Only one aspect of the misery cars can cause is about to change. Not the tyre noise. Not the constant movement. Not the vast global burden of supplying cheap oil and its global security. Nor even the visual ruination of every street and road by parked vehicles. The [remote] promise is of an end to exhaust pollution for only a few.

I am seeing quite a lot of Tesla cars recently. Thanks to tyre noise they might often go unnoticed in the traffic stream except for their smart styling and considerable size. Every day we hear about some new battery technology breakthrough by researchers. Though never today. Always a decade away before the exotic mixtures can be harnessed into a safe and reliable vehicle battery. And what then?

The blight of tyre roar will not go away. The damned things will still have to be parked somewhere. If every car ran on air and was made of cobwebs there would still be traffic jams and busy A&E departments. Somebody famous said much the same thing half a century ago. I was there. Nothing has changed except the headlamp styling to make the indicators harder to see.
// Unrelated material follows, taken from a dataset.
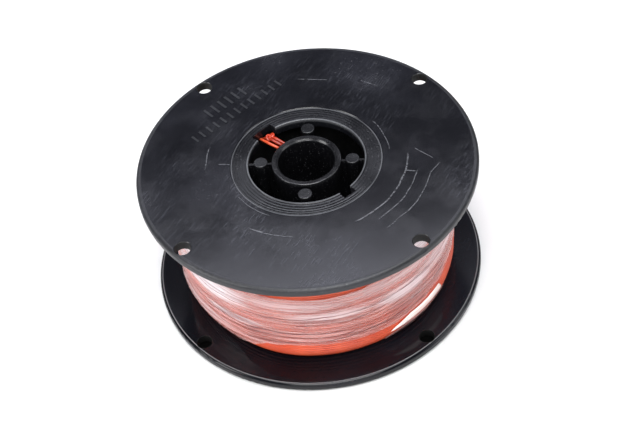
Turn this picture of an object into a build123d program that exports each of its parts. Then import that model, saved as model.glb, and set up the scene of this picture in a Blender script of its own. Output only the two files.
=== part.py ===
"""String reel for racket string: two flanges, a drum on a tubular hub, the wound string and its wrap.

The reel lies on one flange. Millimetres, +Z up along the reel's axis, origin at the centre of the
bottom face.
"""
from build123d import *
import os
from math import cos, pi, radians, sin, tan

os.makedirs("parts", exist_ok=True)

# Driving dimensions
overall_height = 68.4
flange_radius = 76.2
flange_thickness = 4.2
rim_round = 1.4

drive_hole_radius = 3.5
drive_hole_circle = 71.25
drive_hole_turn = 37.3
drive_hole_chamfer = 0.4

hub_turn = -6.8
collar_radius = 33.8
collar_thickness = 4.4
collar_opening = 26.0
collar_lip = 1.1
collar_recess = 0.35
lip_round = 0.3
seam_chamfer = 0.3
groove_radii = (28.6, 30.0, 31.4, 32.6)
groove_width = 0.5
groove_depth = 0.25
notch_floor_radius = 29.6
start_notch_turn = 129.5
start_notch_width = 11.0
small_notch_turn = -55.0
small_notch_width = 6.4

drum_bore_radius = 30.8
start_slot_width = 3.2
start_slot_height = 4.0

bore_radius = 12.75
tube_radius = 15.5
tube_chamfer = 0.7
tube_round = 0.4

post_radius = 3.1
post_circle = 20.45
post_recess = 0.25
post_round = 0.3
web_thickness = 1.2
web_recess = 1.4

string_diameter = 1.3
winding_inner_radius = 33.9
winding_edge_radius = 59.3
winding_belly_radius = 63.7
winding_shoulder = 9.0
shoulder_fullness = 0.62
shoulder_rise = 0.38
winding_clearance = 0.1
film_gap = 0.05
film_thickness = 0.25
film_lower_edge = 6.0
film_upper_edge = 61.0

# Stops of the string's start: radius, turn and height of each.
start_stops = (
    (33.6, 129.5, 61.6),
    (26.2, 130.0, 64.3),
    (17.2, 131.0, 60.6),
    (16.8, 134.0, 46.4),
    (18.4, 142.0, 33.4),
)
bend_share = 0.45
knot_place = (25.8, 127.0, 64.0)
knot_radius = 2.5

# Plain bars stand where a real reel has moulded lettering.
bar_height = 0.25
long_row_distance = 47.3
long_row_count = 13
long_row_pitch = 4.2
long_bar = (1.1, 4.8)
short_row_distance = 55.9
short_row_count = 6
short_row_pitch = 4.1
short_bar = (1.2, 6.4)
inner_rows = ((62.6, 8, 3.6), (66.9, 6, 3.8), (70.9, 3, 3.6))
inner_bar = (0.9, 2.2)

top = overall_height
under_top = top - flange_thickness
mid_plane = Plane.XY.offset(top / 2)


def finish(name, part):
    """Labels a finished piece and writes its STEP file."""
    part.label = name
    export_step(part, f"parts/{name}.step")


def polar(radius, turn, height):
    """The point at a radius and a turn about the reel's axis, in degrees, at a height."""
    return (radius * cos(radians(turn)), radius * sin(radians(turn)), height)


def row_of_bars(turn, distance, count, pitch, bar, base, height):
    """Adds a straight row of bars, square to the direction of turn."""
    with BuildSketch(Plane.XY.offset(base).rotated((0, 0, turn - 90))) as row:
        with Locations((0, distance)):
            with GridLocations(pitch, 1, count, 1):
                Rectangle(*bar)
    extrude(row.sketch, amount=height)


def drive_holes(start, amount, radius, taper=0):
    """Cuts the four drive holes, or their countersinks, down or up from a height."""
    with BuildSketch(Plane.XY.offset(start)) as holes:
        with PolarLocations(drive_hole_circle, 4, start_angle=drive_hole_turn):
            Circle(radius)
    extrude(holes.sketch, amount=amount, taper=taper, mode=Mode.SUBTRACT)


# Flange moulding: a disc with a rounded rim and four drive holes.
with BuildPart() as flange:
    with BuildSketch(Plane.XY.offset(under_top)):
        Circle(flange_radius)
        Circle(collar_radius, mode=Mode.SUBTRACT)
    extrude(amount=flange_thickness)
    hole_edges = flange.edges().filter_by(GeomType.CIRCLE).group_by(SortBy.RADIUS)[0]
    chamfer(hole_edges.sort_by(Axis.Z)[-1:], length=seam_chamfer)
    rim_edges = flange.edges().filter_by(GeomType.CIRCLE).group_by(SortBy.RADIUS)[-1]
    fillet(rim_edges, radius=rim_round)
    drive_holes(under_top - 1, flange_thickness + 2, drive_hole_radius)
    drive_holes(top, -drive_hole_chamfer, drive_hole_radius + drive_hole_chamfer, taper=45)
    for distance, count, pitch in inner_rows:
        row_of_bars(hub_turn - 90, distance, count, pitch, inner_bar, under_top, -bar_height)

with BuildPart() as upper_flange:
    add(flange.part)
    row_of_bars(
        drive_hole_turn + 90, long_row_distance, long_row_count, long_row_pitch,
        long_bar, top, bar_height,
    )
    row_of_bars(
        drive_hole_turn + 90, short_row_distance, short_row_count, short_row_pitch,
        short_bar, top, bar_height,
    )
finish("upper_flange", upper_flange.part)

with BuildPart() as lower_flange:
    mirror(flange.part, about=mid_plane)
finish("lower_flange", lower_flange.part)

# Collar: the ring that closes each end of the drum inside the flange, with a raised lip round the
# hub's opening, fine turned grooves and two notches cut out through the lip.
with BuildPart() as upper_collar:
    with BuildSketch(Plane.XY.offset(top - collar_thickness)):
        Circle(collar_radius)
        Circle(collar_opening, mode=Mode.SUBTRACT)
    extrude(amount=collar_thickness - collar_recess)
    with BuildSketch(Plane.XY.offset(top - collar_recess)):
        Circle(collar_opening + collar_lip)
        Circle(collar_opening, mode=Mode.SUBTRACT)
    extrude(amount=collar_recess)
    lip_edges = upper_collar.edges().filter_by(GeomType.CIRCLE).group_by(Axis.Z)[-1]
    fillet(lip_edges, radius=lip_round)
    for groove in groove_radii:
        with BuildSketch(Plane.XY.offset(top - collar_recess)):
            Circle(groove + groove_width / 2)
            Circle(groove - groove_width / 2, mode=Mode.SUBTRACT)
        extrude(amount=-groove_depth, mode=Mode.SUBTRACT)
    for turn, width in (
        (start_notch_turn, start_notch_width),
        (small_notch_turn, small_notch_width),
    ):
        with BuildSketch(Plane.XY.offset(top).rotated((0, 0, turn))):
            with Locations(((notch_floor_radius + tube_radius) / 2, 0)):
                Rectangle(notch_floor_radius - tube_radius, width)
        extrude(amount=-collar_thickness, mode=Mode.SUBTRACT)
finish("upper_collar", upper_collar.part)

with BuildPart() as lower_collar:
    mirror(upper_collar.part, about=mid_plane)
finish("lower_collar", lower_collar.part)

# Drum between the collars, with the slot that lets the string's start through.
drum_height = top - 2 * collar_thickness
with BuildPart() as drum:
    with BuildSketch(Plane.XY.offset(collar_thickness)):
        Circle(collar_radius)
        Circle(drum_bore_radius, mode=Mode.SUBTRACT)
    extrude(amount=drum_height)
    with BuildSketch(Plane.XY.offset(top - collar_thickness).rotated((0, 0, start_notch_turn))):
        with Locations(((drum_bore_radius + collar_radius) / 2, 0)):
            Rectangle(collar_radius - drum_bore_radius + 2, start_slot_width)
    extrude(amount=-start_slot_height, mode=Mode.SUBTRACT)
finish("drum", drum.part)

# Arbor tube: the bore that runs on the stringing bench's or winder's one-inch spindle.
with BuildPart() as arbor_tube:
    with BuildSketch():
        Circle(tube_radius)
        Circle(bore_radius, mode=Mode.SUBTRACT)
    extrude(amount=top)
    bore_edges = arbor_tube.edges().filter_by(GeomType.CIRCLE).group_by(SortBy.RADIUS)[0]
    chamfer(bore_edges, length=tube_chamfer)
    outer_edges = arbor_tube.edges().filter_by(GeomType.CIRCLE).group_by(SortBy.RADIUS)[-1]
    fillet(outer_edges, radius=tube_round)
finish("arbor_tube", arbor_tube.part)

# Four round posts stand between tube and drum. Thin webs tie the east and west ones to both.
for name, turn in (("east", 0), ("north", 90), ("west", 180), ("south", 270)):
    with BuildPart() as post:
        with BuildSketch(Plane.XY.offset(post_recess)):
            with Locations(polar(post_circle, turn + hub_turn, 0)[:2]):
                Circle(post_radius)
        extrude(amount=top - 2 * post_recess)
        fillet(post.edges().filter_by(GeomType.CIRCLE), radius=post_round)
    finish(f"post_{name}", post.part)

web_spans = (("inner", tube_radius, post_circle), ("outer", post_circle, drum_bore_radius))
web_levels = ((web_recess, collar_opening), (collar_thickness, drum_bore_radius))
for side, turn in (("east", hub_turn), ("west", hub_turn + 180)):
    for place, near, far in web_spans:
        with BuildPart() as web:
            for low, reach in web_levels:
                with BuildSketch(Plane.XY.offset(low).rotated((0, 0, turn))):
                    with Locations(((near + far) / 2, 0)):
                        Rectangle(far - near + 1, web_thickness)
                    Circle(tube_radius, mode=Mode.SUBTRACT)
                    Circle(reach, mode=Mode.INTERSECT)
                    with Locations((post_circle, 0)):
                        Circle(post_radius, mode=Mode.SUBTRACT)
                extrude(amount=top - 2 * low)
        finish(f"web_{side}_{place}", web.part)


# Wound string: the whole pack as one solid, straight in the middle, rounded off at both flanges.
def wound_section(growth):
    """The pack's half section in the XZ plane, with its outer side moved out by growth."""
    low = flange_thickness + winding_clearance
    high = top - low
    edge = winding_edge_radius + growth
    belly = winding_belly_radius + growth
    shoulder = edge + shoulder_fullness * (belly - edge)
    rise = shoulder_rise * winding_shoulder
    with BuildSketch(Plane.XZ) as section:
        with BuildLine():
            Polyline(
                (edge, high), (winding_inner_radius, high), (winding_inner_radius, low), (edge, low)
            )
            ThreePointArc((edge, low), (shoulder, low + rise), (belly, low + winding_shoulder))
            Line((belly, low + winding_shoulder), (belly, high - winding_shoulder))
            ThreePointArc((belly, high - winding_shoulder), (shoulder, high - rise), (edge, high))
        make_face()
    return section.sketch


with BuildPart() as string_winding:
    revolve(wound_section(0), axis=Axis.Z)
finish("string_winding", string_winding.part)

# Stretch film: a thin sleeve over the pack that leaves its two edges bare.
with BuildPart() as stretch_film:
    revolve(wound_section(film_gap + film_thickness), axis=Axis.Z)
    revolve(wound_section(film_gap), axis=Axis.Z, mode=Mode.SUBTRACT)
    split(bisect_by=Plane.XY.offset(film_lower_edge), keep=Keep.TOP)
    split(bisect_by=Plane.XY.offset(film_upper_edge), keep=Keep.BOTTOM)
finish("stretch_film", stretch_film.part)

# The string's start: out of the pack through the drum's slot, over to the tube and down beside it.
start_route = [polar(*stop) for stop in start_stops]
start_points = [Vector(*point) for point in start_route]
bend_radii = []
for before, corner, after in zip(start_points, start_points[1:], start_points[2:]):
    turn = radians((corner - before).get_angle(after - corner))
    shorter_run = min((corner - before).length, (after - corner).length)
    bend_radii.append(bend_share * shorter_run / tan(turn / 2))
print("start of the string, bend radii in mm:", [round(radius, 2) for radius in bend_radii])

with BuildPart() as string_start_tail:
    with BuildLine() as tail_path:
        FilletPolyline(*start_route, radius=bend_radii)
    with BuildSketch(Plane(origin=tail_path.line @ 0, z_dir=tail_path.line % 0)):
        Circle(string_diameter / 2)
    sweep()
finish("string_start_tail", string_start_tail.part)
tail_length = tail_path.wires()[0].length
tail_section = pi * (string_diameter / 2) ** 2
print("its length in mm:", round(tail_length, 2))
print("volume over section times length:", string_start_tail.part.volume / tail_section / tail_length)

with BuildPart() as string_start_knot:
    with Locations(polar(*knot_place)):
        Sphere(knot_radius)
    add(string_start_tail.part, mode=Mode.SUBTRACT)
finish("string_start_knot", string_start_knot.part)
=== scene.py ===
import math

import bpy
from mathutils import Matrix, Vector, noise


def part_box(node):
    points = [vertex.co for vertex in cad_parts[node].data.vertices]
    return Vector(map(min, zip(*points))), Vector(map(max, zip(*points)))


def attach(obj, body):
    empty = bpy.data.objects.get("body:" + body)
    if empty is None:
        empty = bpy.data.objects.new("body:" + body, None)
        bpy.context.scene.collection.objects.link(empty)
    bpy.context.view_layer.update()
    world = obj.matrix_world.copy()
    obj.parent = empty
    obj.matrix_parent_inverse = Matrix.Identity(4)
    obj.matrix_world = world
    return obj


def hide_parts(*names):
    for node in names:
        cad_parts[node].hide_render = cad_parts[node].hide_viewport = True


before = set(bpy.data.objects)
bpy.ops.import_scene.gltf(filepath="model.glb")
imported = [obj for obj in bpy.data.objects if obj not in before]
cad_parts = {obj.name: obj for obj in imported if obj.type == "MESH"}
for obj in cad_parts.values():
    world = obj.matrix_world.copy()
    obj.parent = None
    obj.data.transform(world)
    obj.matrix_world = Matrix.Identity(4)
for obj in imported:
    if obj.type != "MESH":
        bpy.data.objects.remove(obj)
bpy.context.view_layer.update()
top_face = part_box("arbor_tube")[1].z


# ---- Studio --------------------------------------------------------------------------------
# A white table top under six soft light boxes: one overhead, one behind, two in front and a
# strip at each side. The reel lies flat and is looked down on from in front.

def place_camera():
    """A long lens, leaning a little to one side, in front of the reel and well above it."""
    stand = (0.0029, -0.4653, 0.5242)
    look_down = math.radians(46.56)
    lean = math.radians(-7.55)
    lens_data = bpy.data.cameras.new("camera")
    lens_data.lens = 82.7
    camera = bpy.data.objects.new("camera", lens_data)
    tilt = Matrix.Rotation(math.pi / 2 - look_down, 4, "X") @ Matrix.Rotation(lean, 4, "Z")
    camera.matrix_world = Matrix.Translation(stand) @ tilt
    bpy.context.collection.objects.link(camera)
    bpy.context.scene.camera = camera


def hang_light(name, place, aim, size, watts, tint=(1, 1, 1)):
    """A soft rectangular light box at a place, facing a point."""
    box = bpy.data.lights.new(name, "AREA")
    box.shape = "RECTANGLE"
    box.size, box.size_y = size
    box.energy = watts
    box.color = tint
    light = bpy.data.objects.new(name, box)
    light.location = place
    light.rotation_euler = (Vector(place) - Vector(aim)).to_track_quat("Z", "Y").to_euler()
    bpy.context.collection.objects.link(light)


def make_node(tree, kind, inputs=None, **settings):
    """A shader node; inputs maps a socket's name or number to a value or to another output."""
    node = tree.nodes.new(kind)
    for setting, value in settings.items():
        setattr(node, setting, value)
    for key, value in (inputs or {}).items():
        socket = node.inputs[key]
        if isinstance(value, bpy.types.NodeSocket):
            tree.links.new(value, socket)
        else:
            socket.default_value = value
    return node


def new_finish(name):
    """An empty node material and its shader tree."""
    finish = bpy.data.materials.new(name)
    finish.use_nodes = True
    finish.node_tree.nodes.clear()
    return finish, finish.node_tree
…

I walked along the edge of the marsh and then a loop up though the woods. Breezy but warming steadily. Two Shelducks took off from the marsh pond with their heads bent strangely downwards. The birds, particularly chaffinches, really don't seem to mind dense conifers. I heard many different birds all around me. A very distinctive bird call defied identification but must have been a Nightingale. I sat through an hour of hundreds of identified birds and their songs without coming close to the sound I heard.  The crops are becoming too dense to tip-toe through to reach the spray tracks. Back on the road some drivers seemed to be in a complete daze. One woman driver suddenly swerved away as if I had just been plopped down in her universe. She had literally hundreds of yards of clear warning that I was walking towards her on the edge of the straight road. It was never pleasant in the afternoon as it remained cool with heavy hail showers. Rest day.